Originally posted by haley10:
I disagree with a lot of the board members on the air filter issue. I prefer to keep one that is reasonably clean. It will affect your fuel economy.*-*

 
Can have, depending on maintenance and application.
Besides proper inflation, and I'm no mechanic, but I believe keeping the fuel filter within it's proper schedule is very important.
I don't care what any mechanics tell me about not needing to change it so often, but I find not only the truck runs better but MPG remains higher when I change for my application around 30-40K, I do go longer sometimes but IMO for my application this is a good time to change on my Tacoma.

quote:

Originally posted by sjlee:
I don't know if the oil has much to do with your fluctuations in gas mileage... at least not the sole/primary reason.
-*-*


 
I keep track of my MPG since I bought the 2000 Mazda 626 V6 5sp and here are some numbers I got using different oils and viscosities. Interesting to note that my MPG improved using higher viscosity oil M1 0W-40 which is in the car now???
Maybe Auto-RX had something to do with this?

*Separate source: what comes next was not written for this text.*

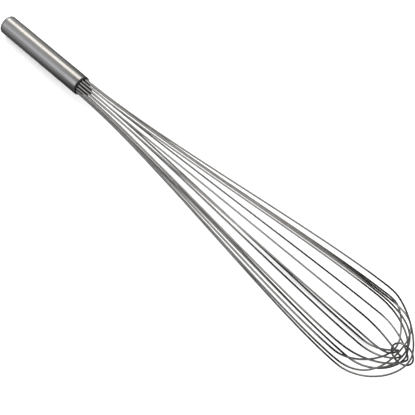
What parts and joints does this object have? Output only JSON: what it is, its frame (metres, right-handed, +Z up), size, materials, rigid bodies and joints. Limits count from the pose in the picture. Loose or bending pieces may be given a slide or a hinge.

OCI**Miles**Oil**MPG**Season
4K**0-36000**Castrol Dino**25.7**first 2 years
10K**36000-46000**M1 10W-30**27.1**summer
9K**46000-55000**M1 5W-30**26.0**winter
9K**55000-64000**M1 10W-30**27.0**summer
9K**64000-73000**GC 0W-30**26.0**winter
5K**73000-78000**M1 0W-20**25.8**spring
3K**78000-81000**Auto RX/castrol/rotella**27.1**spring
?K**81000-?????**M1 0W-40**27.4**summer
 
Different tires and air filter changes might account for these variations also, as well as different fuel.

Too close to call.
 
I have some more data to add:

62 mph, highway driving, compared to 10w30:
Subaru Legacy: 15w40 used about 2.5% more fuel
Mazda 929 V6: 20w50-- 26 mpg vs. 30 mpg

In both cases, I could feel the extra drag on the engine.

At high loads, the viscous drag of the oil will be much smaller in comparison to the total load, so the effect of oil type will be much less noticeable.
 
Chart trend looks to be showing summer time verses winter time gas formula changes.